[Structured object records]
+++

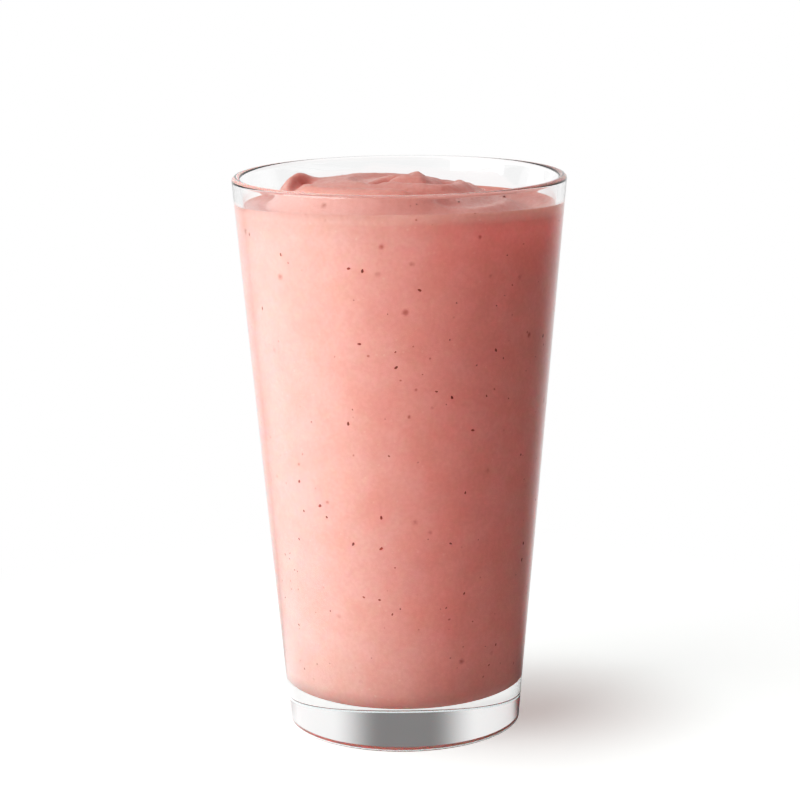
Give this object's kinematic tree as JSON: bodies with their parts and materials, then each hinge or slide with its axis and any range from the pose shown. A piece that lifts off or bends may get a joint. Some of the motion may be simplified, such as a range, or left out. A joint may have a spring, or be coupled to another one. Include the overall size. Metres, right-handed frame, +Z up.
{
  "type": "glass of strawberry smoothie",
  "caption": "Tapered clear bar glass with a thick base, filled almost to the rim with thick pink fruit smoothie whose top is swirled into a low crown with a small peak.",
  "frame": {"origin": "centre of the ring that the glass stands on, at the bottom of the glass", "axes": "+Z up along the axis of the glass; -Y is the front, where the edge of the drink stands highest; +X to the right seen from the front"},
  "size_m": [0.0888, 0.0888, 0.15],
  "materials": {
    "glass": "clear, smooth, glossy soda-lime glass",
    "smoothie": "thick, opaque, faintly wet pink smoothie with small dark red flecks",
    "fleck": "tiny dark red-brown seeds and skin flecks in the smoothie"
  },
  "bodies": {
    "root": {"glass": "glass", "smoothie": "smoothie"}
  },
  "joints": []
}
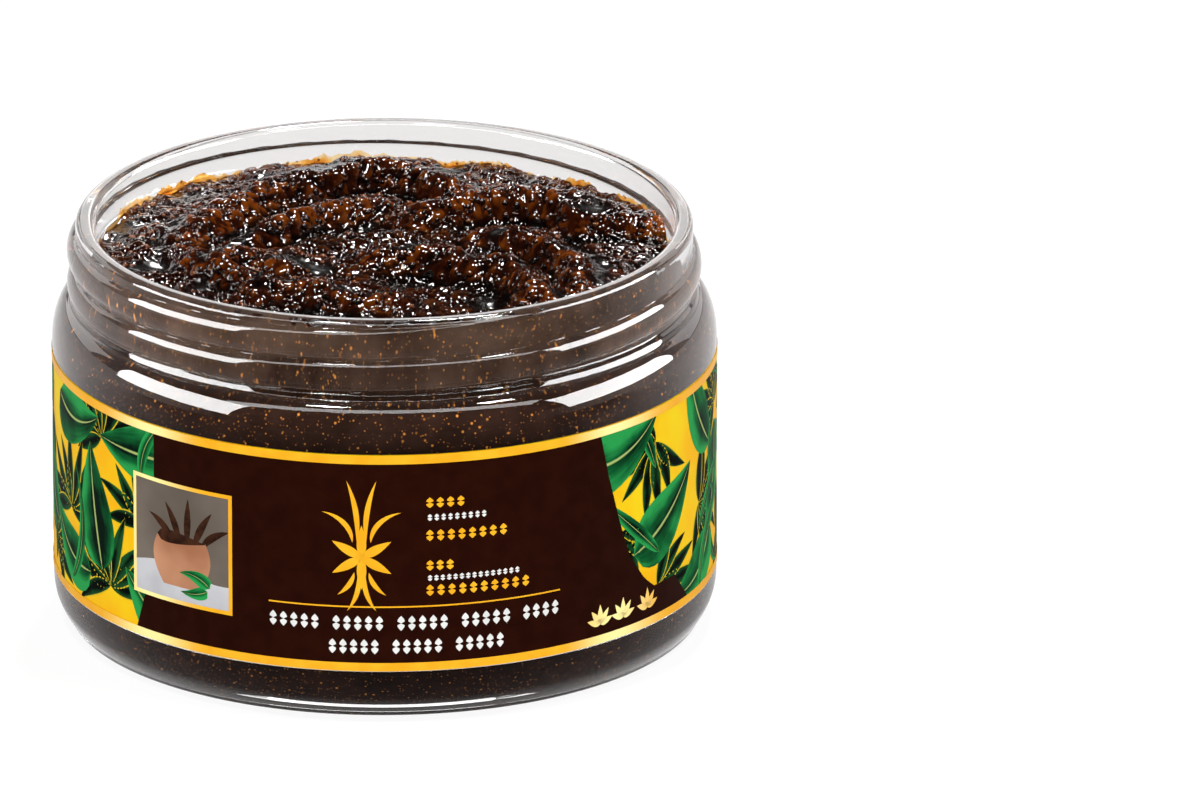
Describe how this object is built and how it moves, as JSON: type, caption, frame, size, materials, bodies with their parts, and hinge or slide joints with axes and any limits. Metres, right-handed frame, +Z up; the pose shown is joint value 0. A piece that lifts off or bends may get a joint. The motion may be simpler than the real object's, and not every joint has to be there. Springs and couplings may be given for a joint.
{
  "type": "open jar of vanilla paste",
  "caption": "Low round clear jar with a screw neck, open and filled with dark lumpy vanilla paste, with a wrap-round label.",
  "frame": {"origin": "centre of the foot ring, on the surface that the jar stands on", "axes": "+Z up along the jar's axis, -Y out of the middle of the label, +X to the right when the label is seen from the front"},
  "size_m": [0.0726, 0.0727, 0.0453],
  "materials": {
    "jar": "clear, smooth and glossy moulded plastic",
    "paste": "wet, lumpy, near-black brown paste with amber grains",
    "label": "satin printed label, dark brown with gold edges and leafy yellow sides"
  },
  "bodies": {
    "root": {"jar": "jar", "paste": "paste", "label": "label"}
  },
  "joints": []
}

+++

**TASK REQUIREMENTS**
Repeat every record, keeping each word and mark exactly as it is.

**RESULT**
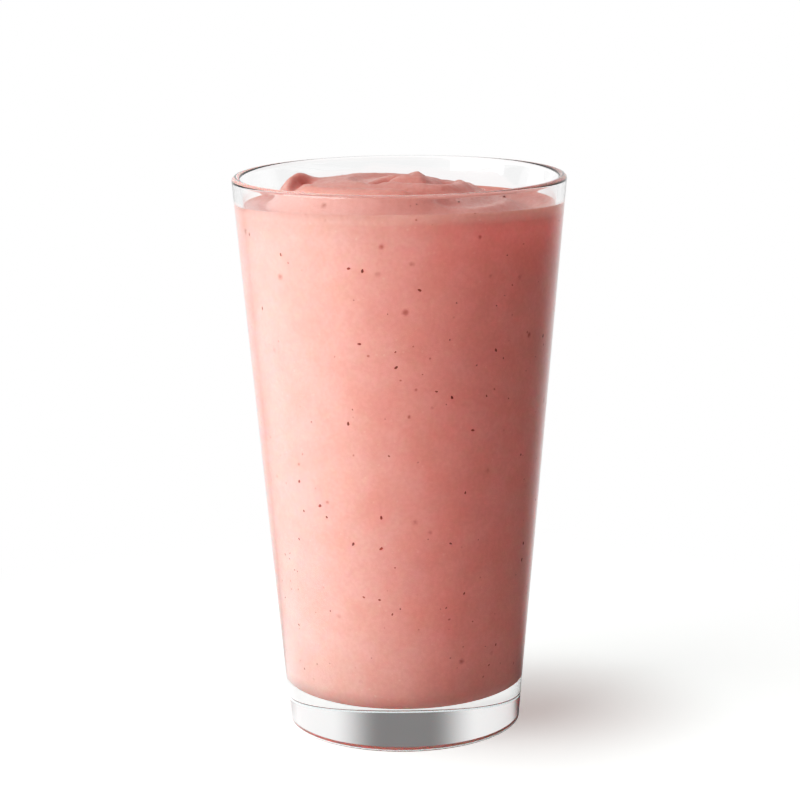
Give this object's kinematic tree as JSON: bodies with their parts and materials, then each hinge or slide with its axis and any range from the pose shown. A piece that lifts off or bends may get a joint. Some of the motion may be simplified, such as a range, or left out. A joint may have a spring, or be coupled to another one. Include the overall size. Metres, right-handed frame, +Z up.
{
  "type": "glass of strawberry smoothie",
  "caption": "Tapered clear bar glass with a thick base, filled almost to the rim with thick pink fruit smoothie whose top is swirled into a low crown with a small peak.",
  "frame": {"origin": "centre of the ring that the glass stands on, at the bottom of the glass", "axes": "+Z up along the axis of the glass; -Y is the front, where the edge of the drink stands highest; +X to the right seen from the front"},
  "size_m": [0.0888, 0.0888, 0.15],
  "materials": {
    "glass": "clear, smooth, glossy soda-lime glass",
    "smoothie": "thick, opaque, faintly wet pink smoothie with small dark red flecks",
    "fleck": "tiny dark red-brown seeds and skin flecks in the smoothie"
  },
  "bodies": {
    "root": {"glass": "glass", "smoothie": "smoothie"}
  },
  "joints": []
}
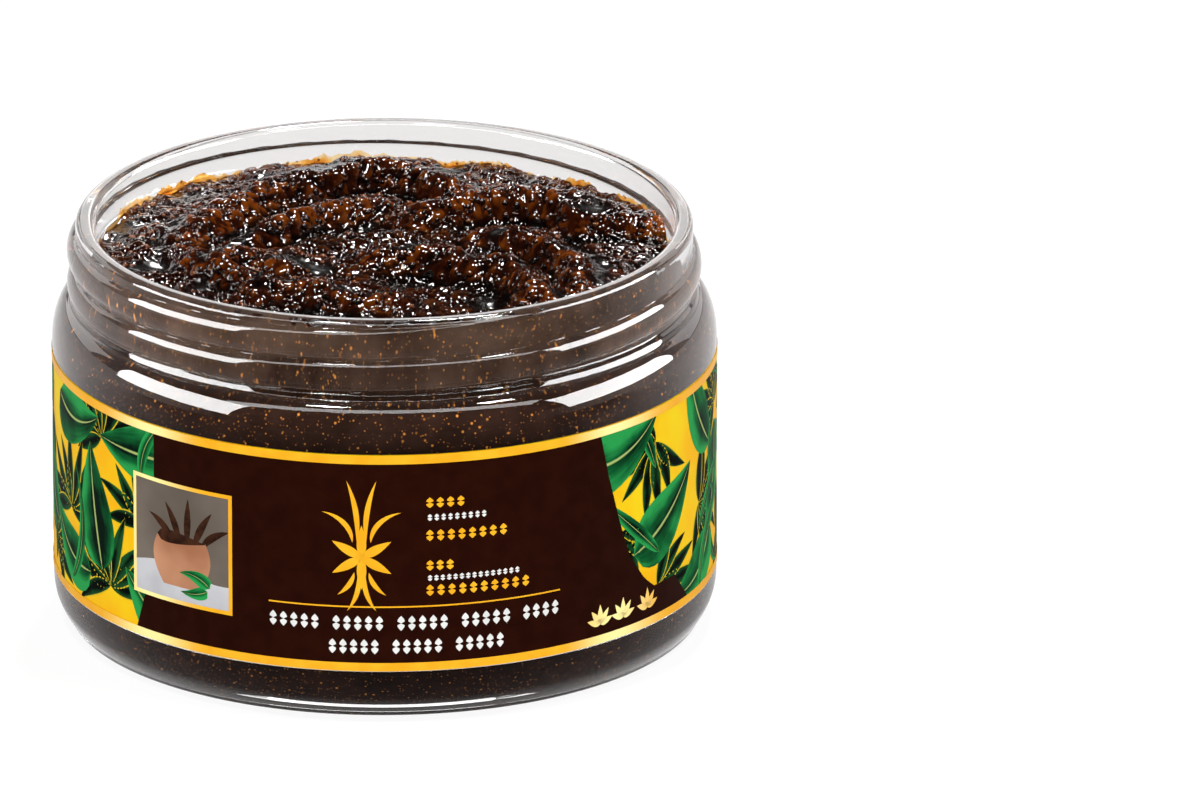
Describe how this object is built and how it moves, as JSON: type, caption, frame, size, materials, bodies with their parts, and hinge or slide joints with axes and any limits. Metres, right-handed frame, +Z up; the pose shown is joint value 0. A piece that lifts off or bends may get a joint. The motion may be simpler than the real object's, and not every joint has to be there. Springs and couplings may be given for a joint.
{
  "type": "open jar of vanilla paste",
  "caption": "Low round clear jar with a screw neck, open and filled with dark lumpy vanilla paste, with a wrap-round label.",
  "frame": {"origin": "centre of the foot ring, on the surface that the jar stands on", "axes": "+Z up along the jar's axis, -Y out of the middle of the label, +X to the right when the label is seen from the front"},
  "size_m": [0.0726, 0.0727, 0.0453],
  "materials": {
    "jar": "clear, smooth and glossy moulded plastic",
    "paste": "wet, lumpy, near-black brown paste with amber grains",
    "label": "satin printed label, dark brown with gold edges and leafy yellow sides"
  },
  "bodies": {
    "root": {"jar": "jar", "paste": "paste", "label": "label"}
  },
  "joints": []
}